Samantha saying the line, "Lawrence of my labia."

Sex and the City's wordplay always skirted the line between clever and embarassing, and the movie is no different. Arriving in Abu Dhabi, Miranda says in a Scooby Doo tone, "We've got a lot of Abu Dhabi to do—Abu Dhabi do." At one point, Carrie uses the phrase "land of the free and home of the horny."

None of these are as bad as when Samantha sees a handsome European architect in the desert, says something about feeling things "down under," and then sing-songs the phrase "Lawrence of my labia," referring to the 1962 historical epic featuring blackface. This line will haunt me for the rest of my days.

The karaoke scene. Oh god, the karaoke scene.

I try not to make fun of anyone doing karaoke because in a karaoke bar, we're all just trying our best, but the movie's karaoke scene cannot go unscathed. At a club, Miranda signs the group up to sing, and they're called onstage for a rendition of Helen Reddy's "I Am Woman."

With lines like "I am woman, hear me roar," the scene is clearly supposed to be some sort of feminist moment. But this sudden depiction of performative womanhood isn't very believable—Carrie, Samantha, Miranda, and Charlotte consistently have no problem undercutting every other woman they encounter. The anthem prompts women around the club, all pointedly women of color, to stand up and sing along, as though their feminism has been ignited by the tacky stylings of four white ladies from New York.

My boyfriend saw a few seconds of this scene and then said with a confused look, "Is this supposed to be cringey?" I still don't know the answer.

Samantha fellates a hookah pipe, basically.

The central tension of Sex and the City 2 is the difference in norms between New York and the Middle East, and Samantha, who must prove to everyone just how hot and horny she is despite repeated reminders from her friends to please cover up, is unfortunately the best example.

On a date, after the handsome architect shows her how to smoke shisha, Samantha simulates oral sex on the pipe, saying seductively, "You put this pipe in your mouth… and suck?" This happens in front of the watchful eyes of a shocked local couple. Samantha ups the ante by grabbing the architect's crotch, and when Samantha and her date leave to carry on elsewhere, we see a side view of his erection in front of the scandalized couple's faces.

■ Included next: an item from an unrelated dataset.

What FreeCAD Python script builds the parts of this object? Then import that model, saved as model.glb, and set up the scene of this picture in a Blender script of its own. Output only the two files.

Aside from playing on stereotypes about the conservative Middle East, it's a middle finger to other culture's norms. That said, is sucking sexually on a hookah pipe and then grabbing dick in public really widely acceptable anywhere?

The final showdown in the souk is why everyone hates Americans.

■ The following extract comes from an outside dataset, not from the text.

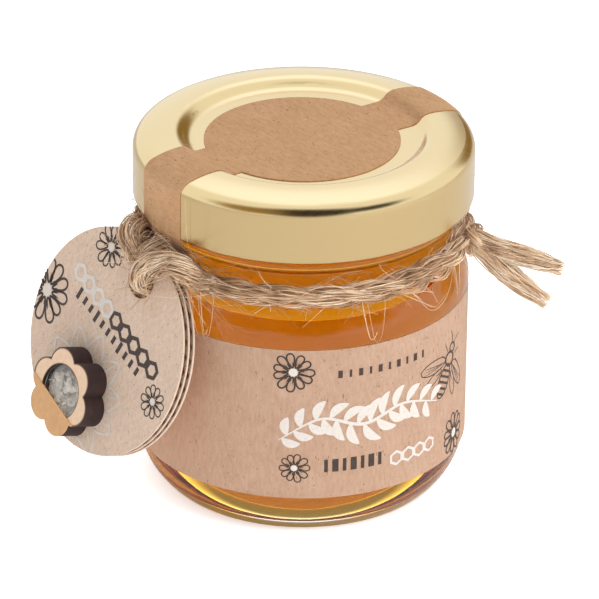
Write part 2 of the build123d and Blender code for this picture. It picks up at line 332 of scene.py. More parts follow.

Forced out of their hotel after Samantha gets busted for having sex in public, the women take a last-minute trip to the souk. After the "forbidden experience" of getting roped into buying counterfeit merchandise, Samantha is chased by a man who rips her Birkin bag, causing her Magnum condoms to spill everywhere. With her boobs half out, Samantha yells in the middle of the crowd of men, "Condoms! Condoms, yes! I have sex!"

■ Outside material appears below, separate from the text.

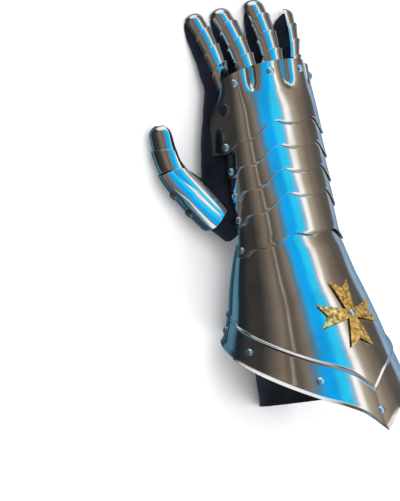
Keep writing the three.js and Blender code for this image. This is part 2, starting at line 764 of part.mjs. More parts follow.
function crossPlate() {
	const half = CROSS_SPAN / 2;
	const outline = [0, 1, 2, 3].flatMap((arm) => CROSS_ARM.map(([along, across]) => (
		new THREE.Vector2(along, across).multiplyScalar(half)
			.rotateAround(new THREE.Vector2(), -arm * Math.PI / 2))));
	const rings = [1 / 3, 2 / 3, 1];
	const reach = form(-CROSS_STATION).width * RADIANS;
	const place = (spot, out) => {
		const turn = 90 - spot.x / reach;
		return crossSeat(turn, spot.y - CROSS_STATION, out);
	};
	const count = outline.length;
	const points = [BRASS, 0].flatMap((out) => [
		place(new THREE.Vector2(), out),
		...rings.flatMap((share) => outline.map((corner) => place(corner.clone().multiplyScalar(share), out))),
	]);
	const under = points.length / 2;
	const triangles = [];
	for (let i = 0; i < count; i++) {
		const next = (i + 1) % count;
		triangles.push([0, 1 + i, 1 + next], [under, under + 1 + next, under + 1 + i]);
		for (let j = 0; j < rings.length - 1; j++) {
			const [c, d] = [1 + j * count + i, 1 + j * count + next];
			const [e, f] = [c + count, d + count];
			triangles.push([c, e, f], [c, f, d]);
			triangles.push([under + c, under + f, under + e], [under + c, under + d, under + f]);
		}
		const [g, h] = [1 + (rings.length - 1) * count + i, 1 + (rings.length - 1) * count + next];
		triangles.push([g, under + g, under + h], [g, under + h, h]);
	}
	return body(points, triangles);
}

gauntlet.name = 'armoured_gauntlet';
add('hand_plate', handPlate(), 'steel');
for (let k = 1; k <= LAME_COUNT; k++) add(`wrist_lame_${k}`, lame(k), 'steel');
add('cuff_plate', cuffMain(), 'steel');
add('cuff_under_plate', cuffUnder(), 'steel');
for (const finger of FINGERS) {
	for (let k = 0; k < FINGER_PLATES; k++) {
		add(`${finger.name}_finger_plate_${k + 1}`, fingerPlate(finger, k), 'steel');
	}
}
add('thumb_base_plate', thumbBase(), 'steel');
add('thumb_middle_plate', thumbPlate(0), 'steel');
add('thumb_tip_plate', thumbPlate(1), 'steel');
const leather = glovePieces();
add('leather_glove', fromSolid(leather.hand), 'leather');
add('glove_cuff', fromSolid(leather.cuff), 'leather');
add('glove_hem', fromSolid(leather.hem), 'leather');
add('thumb_leather', fromSolid(leather.thumb), 'leather');
FINGERS.forEach((finger, i) => {
	add(`${finger.name}_finger_leather`, fromSolid(leather.fingers[i]), 'leather');
});
add('brass_cross', crossPlate(), 'brass');
addRivet('cross_rivet', seat(crossFace, 90, -CROSS_STATION));

FINGERS.forEach((finger, i) => {
	const turn = KNUCKLE_RIVET_TURNS[i];
	addRivet(`${finger.name}_knuckle_rivet`, seat(handFace, turn, knuckleEdge(turn) - KNUCKLE_RIVET_INSET));
});
addRivet('hand_side_rivet', seat(sideSeat, SIDE_RIVET_TURN, HAND_LENGTH * SIDE_RIVET_SHARE), {
	finish: 'darkRivet', radius: FLAT_RIVET_RADIUS, rise: FLAT_RIVET_RISE, flat: true,
});
for (const [side, turn] of [['thumb', 90 + EAR_TURN], ['little', 90 - EAR_TURN]]) {
	for (let k = 0; k <= LAME_COUNT; k++) {
		const surface = k ? lameFace(k) : handFace;
		addRivet(`ear_rivet_${side}_${k + 1}`, seat(surface, turn, lowerEdge(k, turn) + EAR_INSET));
	}
}
BAND_RIVET_TURNS.forEach((turn, i) => {
	const surface = turn > 90 + CUFF_SEAM_TURN ? underFace : cuffFace;
	addRivet(`band_rivet_${i + 1}`, seat(surface, turn, mouth(turn) + bandWidth(turn) / 2));
});
THUMB_RIVET_STOPS.forEach((stop, i) => {
	addRivet(`thumb_rivet_${i + 1}`, seat(thumbFace, THUMB_RIVET_TURN, stop, 0.02), {
		finish: 'darkRivet', radius: THUMB_RIVET_RADIUS, rise: FLAT_RIVET_RISE, flat: true,
	});
});

// Origin on the floor under the middle of the whole gauntlet
const placed = new THREE.Group();
gauntlet.rotation.x = -REST_TILT;
placed.add(gauntlet);
const bounds = new THREE.Box3().setFromObject(placed, true);
const middle = bounds.getCenter(new THREE.Vector3());
gauntlet.position.set(-middle.x, -middle.y, -bounds.min.z);

export default placed;
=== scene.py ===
import math

import bmesh
import bpy
import numpy as np
from bpy.props import FloatProperty, FloatVectorProperty, IntProperty, PointerProperty
from mathutils import Matrix, Vector, noise


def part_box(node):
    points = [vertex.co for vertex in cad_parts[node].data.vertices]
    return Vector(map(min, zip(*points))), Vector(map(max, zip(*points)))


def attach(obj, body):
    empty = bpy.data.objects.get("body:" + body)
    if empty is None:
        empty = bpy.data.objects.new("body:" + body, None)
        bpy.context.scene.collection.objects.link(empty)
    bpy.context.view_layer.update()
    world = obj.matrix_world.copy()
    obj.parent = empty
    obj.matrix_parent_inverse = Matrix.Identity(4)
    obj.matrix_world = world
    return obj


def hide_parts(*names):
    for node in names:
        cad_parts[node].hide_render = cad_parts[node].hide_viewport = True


bl_info = {
    "name": "Armoured gauntlet",
    "version": (1, 0, 0),
    "blender": (4, 5, 0),
    "location": "View3D > Sidebar > Gauntlet",
    "description": "Steel plates, brass cross, rivets and suede glove of a right-hand gauntlet",
    "category": "Add Mesh",
}

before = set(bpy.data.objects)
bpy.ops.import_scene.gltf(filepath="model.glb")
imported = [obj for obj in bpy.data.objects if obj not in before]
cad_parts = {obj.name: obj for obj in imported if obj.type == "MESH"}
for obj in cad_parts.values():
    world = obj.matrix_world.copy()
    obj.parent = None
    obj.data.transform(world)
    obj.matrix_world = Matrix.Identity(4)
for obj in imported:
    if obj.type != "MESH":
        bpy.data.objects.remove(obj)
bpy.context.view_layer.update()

MM = 0.001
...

This angers everyone in the souk, and honestly, Samantha deserves it for not having learned from her previous missteps—all of which could have been avoided if she just respected other cultures. Self-centered behavior like this is probably why American tourists have such a bad reputation around the world, and Sex and the City 2 definitely doesn't help matters.

From there, they engage in bizarre niqab cosplay, and then the women head back to New York, where their messy behavior and off-putting personalities are inexplicably tolerated.

So, should you rewatch Sex and the City 2? Maybe… but only as a hatewatch.